Source: TV Licensing/ICM
Size remains a key buying factor: more than two-thirds of the TVs bought in 2011 were smaller than 33in.
The average UK home now has many more screens on which to watch telly than ever before. Each household has, on average, 2.3 TVs, with 1.5 laptops, 0.8 smartphones and a third of a tablet.
With 46 per cent of the UK population now owning a smartphone, it's no surprise that 39 per cent of us watched TV on a handset during 2011. But only 14 per cent watched it on a tablet.
Most of these folk would have been watching catch-up services, such as BBC iPlayer, on their mobile devices. Catch-up viewing accounted for 9.2 per cent of all viewing in 2011, up from 7.1 per cent in 2010.
Looking ahead, TV sales are expected to total 8.7m units this year, fewer than 2011, though sales have been declining since 2009. We're a conservative lot: only nine per cent of punters say they will opt for a larger size than they currently own, while only five per cent of folk are planning to buy a new TV specifically for its 3D capability. Seven per cent want a connected TV.
More Brits - 11 per cent - will buy a tablet. Ten per cent will get a new smartphone.
Finally, we were going to list the year's most popular programmes but, to be frank, it's too bloody embarrassing. If you insist, you can find the damning information at TV Licensing (PDF). ®
Most-started programmes != most-watched programmes
I started watching an episode of Come Fly With Me on iPlayer once. I never made it to the end because it was so awful. Do their stats include people like me who thought "oh this looks promising" and started watching a show, but then never made it to the end? I'd quite like to see a list of top-ten shows that people actually managed to sit through.
Just more ammo..
for them converting the telly tax into a "you pay if you stream/download any video content from a broadcaster, even if it's after the show was scheduled (i.e. non real time viewing)".
Not only the sad bastards watch crap on TV but they also watch it on their phones!
Re: Jumping to conclusions
Maybe it was the timing of Digital Switchover compared to the quality of new LCD TVs and the age of old CRT sets?
In a country where DSO happened before ours, where people were happy with their old tubes and unimpressed by expensive shoddy early flat panels, they're more likely to just buy a cheapo add-on box and keep the telly.
With more recent DSO (like London), people will be more likely to give in a buy a new one.
I've just been through DSO and bought convertor set-top boxes because I loved the picture of my lounge CRT, and don't want to replace the kids' tellies.

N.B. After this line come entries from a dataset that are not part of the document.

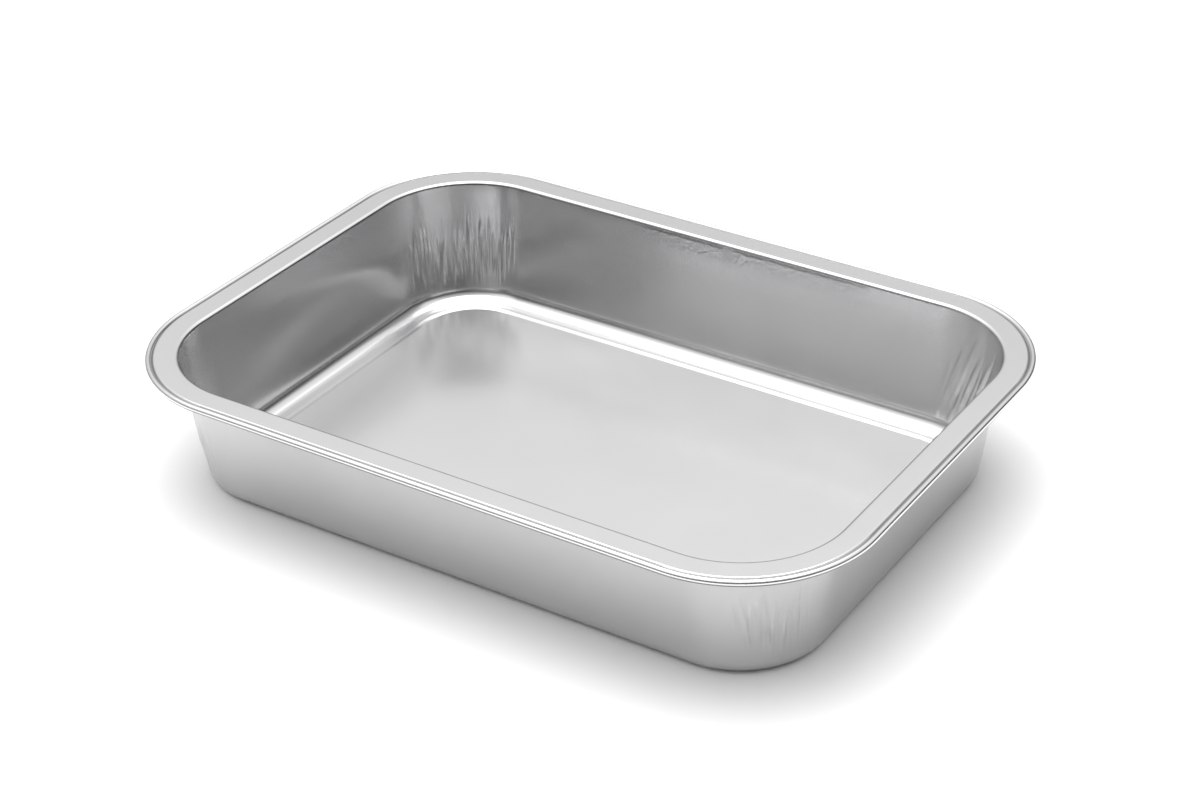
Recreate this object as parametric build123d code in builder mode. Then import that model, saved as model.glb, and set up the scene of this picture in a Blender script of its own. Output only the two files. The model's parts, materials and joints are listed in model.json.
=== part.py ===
from build123d import *
import os
from math import asin, cos, degrees, radians, sin

# Aluminium foil tray, pressed from one sheet: a flat rolled rim, sloping walls with rounded
# corners, a narrow foot all round, and a base panel that stands a little above the foot.
# Millimetres, +Z up. The origin is the middle of the tray on the surface that it stands on,
# +X runs along its length, and every size is of the sheet's upper (inner) face unless it says so.

# The sheet and the tray as a whole
foil_thickness = 0.15
rim_length = 220.0          # outside of the rolled bead, along X
rim_width = 160.0           # outside of the rolled bead, along Y
rim_corner_radius = 38.5    # outside of the rolled bead, and all corner arcs share its centre
flange_height = 38.0        # from the surface that it stands on to the flange's top

# The rim, from the outside in: a hollow rolled bead, a groove, a shoulder and the flat flange
bead_radius = 0.95          # outside of the roll
bead_drop = 0.65            # from the flange's top down to the middle of the roll
roll_angle = 300.0          # how far the sheet is rolled round, in degrees
groove_depth = 0.4          # below the flange's top
groove_radius = 0.2
shoulder_radius = 0.4
flange_width = 5.6          # the flat stretch, where a lid seals

# The wall
wall_bend_radius = 1.0      # from the flange down into the wall
wall_draft = 7.5            # slope of the wall from upright, in degrees
cove_radius = 4.0           # from the wall into the foot

# The bottom, from the outside in: the foot, a step up and the base panel
foot_width = 2.0            # the flat stretch that the tray stands on
step_rise = 0.55
step_slope = 12.0           # in degrees from level
step_bend_radius = 0.3

# Worked out from the sizes above
corner_x = rim_length / 2 - rim_corner_radius
corner_y = rim_width / 2 - rim_corner_radius
wall_turn = 90.0 - wall_draft

# The roll, the groove and the shoulder are arcs that touch: each one's middle lies on a line
# through the point where it meets the next.
groove_rise = bead_drop - groove_depth + groove_radius
groove_meets_roll = degrees(asin(groove_rise / (bead_radius + groove_radius)))
shoulder_fall = shoulder_radius + groove_radius - groove_depth
groove_meets_shoulder = degrees(asin(shoulder_fall / (groove_radius + shoulder_radius)))

# The wall and the step are straight lines between arcs, so they take what the arcs leave.
wall_arcs_height = (wall_bend_radius + cove_radius) * (1 - sin(radians(wall_draft)))
wall_height = flange_height - foil_thickness - wall_arcs_height
wall_length = wall_height / cos(radians(wall_draft))
step_arcs_height = 2 * step_bend_radius * (1 - cos(radians(step_slope)))
step_length = (step_rise - step_arcs_height) / sin(radians(step_slope))


def towards(heading):
    """A unit vector at an angle counter-clockwise from the section's outward direction."""
    return (cos(radians(heading)), sin(radians(heading)))


def foil_section(plane, corner_middle):
    """The sheet's section from the rolled edge in to the base panel, across one side.

    The plane's first direction points outwards and its second upwards. The outside of the bead
    lies at the rim's corner radius from corner_middle. The upper face is drawn, arc by tangent
    arc, and the sheet's thickness lies on its left. Gives the section and the distance at which
    the base panel starts.
    """
    with BuildSketch(plane) as section:
        with BuildLine():
            roll_heading = 270.0 - groove_meets_roll
            roll_start = 180.0 - groove_meets_roll - roll_angle
            bead_middle = Vector(
                corner_middle + rim_corner_radius - bead_radius, flange_height - bead_drop
            )
            roll = JernArc(
                start=bead_middle + Vector(*towards(roll_start)) * bead_radius,
                tangent=towards(roll_heading - roll_angle),
                radius=bead_radius,
                arc_size=roll_angle,
            )
            shoulder_heading = 90.0 + groove_meets_shoulder
            groove = JernArc(roll @ 1, roll % 1, groove_radius, shoulder_heading - roll_heading)
            shoulder = JernArc(groove @ 1, groove % 1, shoulder_radius, 180.0 - shoulder_heading)
            flange = PolarLine(shoulder @ 1, flange_width, direction=shoulder % 1)
            bend = JernArc(flange @ 1, flange % 1, wall_bend_radius, wall_turn)
            wall = PolarLine(bend @ 1, wall_length, direction=bend % 1)
            cove = JernArc(wall @ 1, wall % 1, cove_radius, -wall_turn)
            foot = PolarLine(cove @ 1, foot_width, direction=cove % 1)
            step_foot = JernArc(foot @ 1, foot % 1, step_bend_radius, -step_slope)
            step = PolarLine(step_foot @ 1, step_length, direction=step_foot % 1)
            step_head = JernArc(step @ 1, step % 1, step_bend_radius, step_slope)
            offset(amount=foil_thickness, side=Side.LEFT, closed=True)
        make_face()
    return section.sketch, (step_head @ 1).X


with BuildPart() as tray:
    # A quarter of the tray: half an end, one corner and half a side
    end_section, panel_end = foil_section(Plane.XZ.offset(-corner_y), corner_x)
    extrude(end_section, amount=corner_y, dir=(0, -1, 0))
    corner_axis = Axis((corner_x, corner_y, 0), (0, 0, 1))
    revolve(end_section, axis=corner_axis, revolution_arc=90)
    side_section, panel_side = foil_section(Plane.YZ.offset(corner_x), corner_y)
    extrude(side_section, amount=corner_x, dir=(-1, 0, 0))
    mirror(about=Plane.XZ)
    mirror(about=Plane.YZ)

    # The base panel closes the middle, level with the top of the step
    with BuildSketch(Plane.XY.offset(step_rise)):
        RectangleRounded(2 * panel_end, 2 * panel_side, panel_end - corner_x)
    extrude(amount=foil_thickness)

tray.part.label = "tray"

os.makedirs("parts", exist_ok=True)
export_step(tray.part, "parts/tray.step")
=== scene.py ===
import json
import random
from math import asin, atan2, cos, degrees, exp, pi, radians, sin

import bmesh
import bpy
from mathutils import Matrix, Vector, noise

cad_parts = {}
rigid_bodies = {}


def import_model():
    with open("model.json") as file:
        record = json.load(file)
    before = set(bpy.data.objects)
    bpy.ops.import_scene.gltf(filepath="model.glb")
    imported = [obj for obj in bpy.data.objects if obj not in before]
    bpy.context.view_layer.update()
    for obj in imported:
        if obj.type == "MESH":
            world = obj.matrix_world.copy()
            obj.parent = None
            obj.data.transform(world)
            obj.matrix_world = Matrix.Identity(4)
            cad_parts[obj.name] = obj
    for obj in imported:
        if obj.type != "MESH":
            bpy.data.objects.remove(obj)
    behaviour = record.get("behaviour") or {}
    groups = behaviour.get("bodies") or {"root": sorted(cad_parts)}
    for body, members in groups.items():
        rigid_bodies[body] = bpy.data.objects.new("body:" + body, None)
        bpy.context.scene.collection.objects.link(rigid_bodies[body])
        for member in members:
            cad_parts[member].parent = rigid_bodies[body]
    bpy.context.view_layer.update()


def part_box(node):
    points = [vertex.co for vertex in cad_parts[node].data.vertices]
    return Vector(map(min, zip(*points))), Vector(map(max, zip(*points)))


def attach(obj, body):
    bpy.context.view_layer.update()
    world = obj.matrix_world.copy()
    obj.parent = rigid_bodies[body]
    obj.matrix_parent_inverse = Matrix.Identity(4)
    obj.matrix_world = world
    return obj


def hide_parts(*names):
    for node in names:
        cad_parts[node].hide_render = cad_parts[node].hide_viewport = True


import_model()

MM = 0.001
CREASE_RADIUS = 30.0 * MM       # the arc on which a corner's wrinkles are spaced
QUARTER_SHIFT = 0.3             # sets the quarters apart on their map, so no two look the same

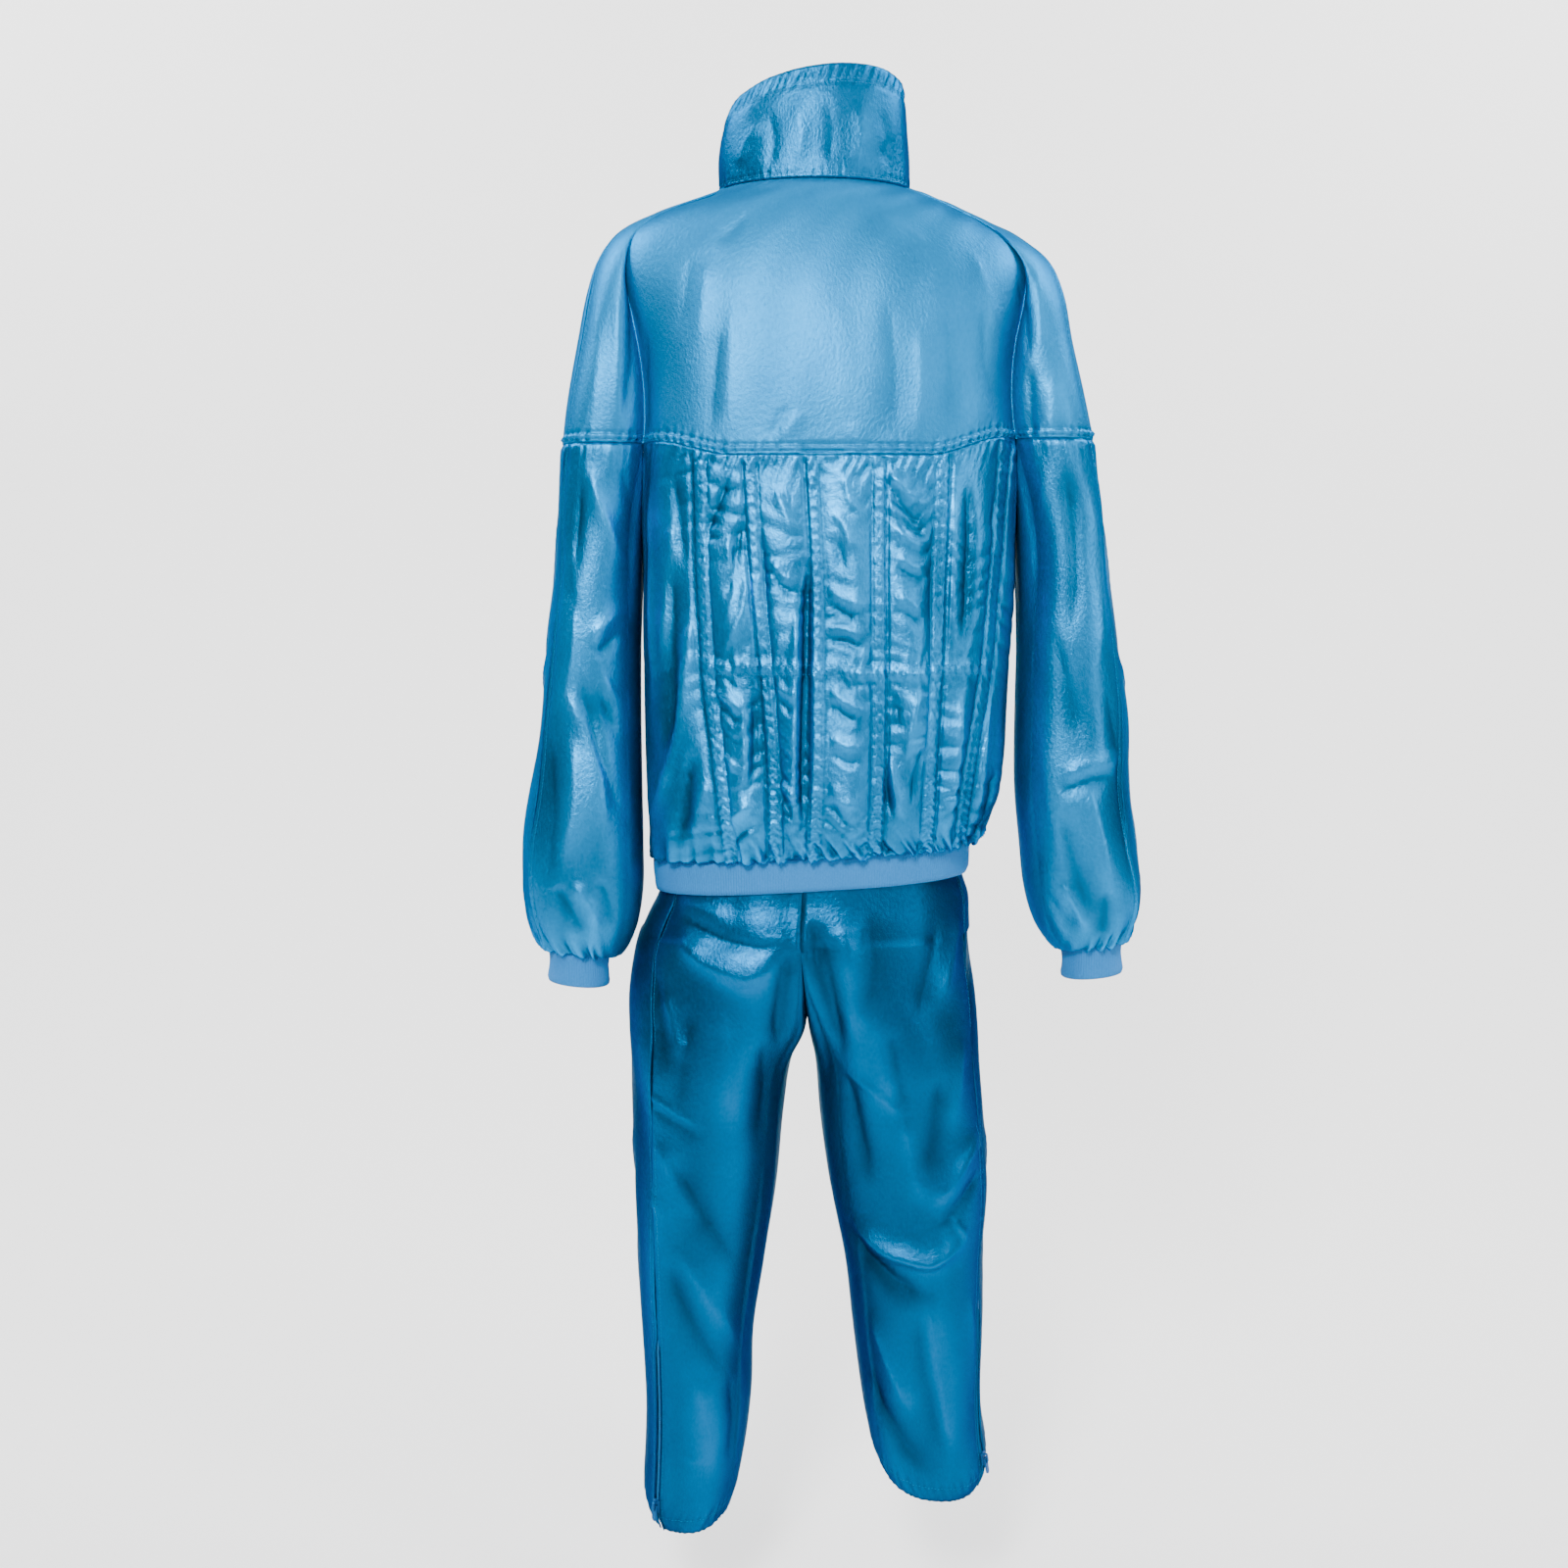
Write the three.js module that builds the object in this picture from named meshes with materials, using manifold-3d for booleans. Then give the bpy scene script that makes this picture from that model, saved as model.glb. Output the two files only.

Only when the main set went ByeBye did I look again at new tellies, and got one (online for half the price of the local shop) that I'm delighted with (37" LED edge-lit). It was one of the few in the shop where the colours looked natural, standard def was well handled, the viewing angles were OK, etc).
Glad I didn't go bigger, you can start to see the imperfections if I move forwards in my chair... I got the size just right for me!
Those statistics are backwards surely?
In 2007 there were 2.17 TVs per house, now 2.34 - an increase of 0.17 (normal to take the datum as the original value is it not, rather than the final value?) an 8% increase not 7%
Look at the smartphone - was 0.28, now 0.77 - an increase of 0.49 (from a start point of 0.28) - I make that 175% increase... not 64%
Similarly tablet 0.18 to 0.33 - that would be an 83% increase not 45% & Laptop 0.95 to 1.51 - (59% not 37%)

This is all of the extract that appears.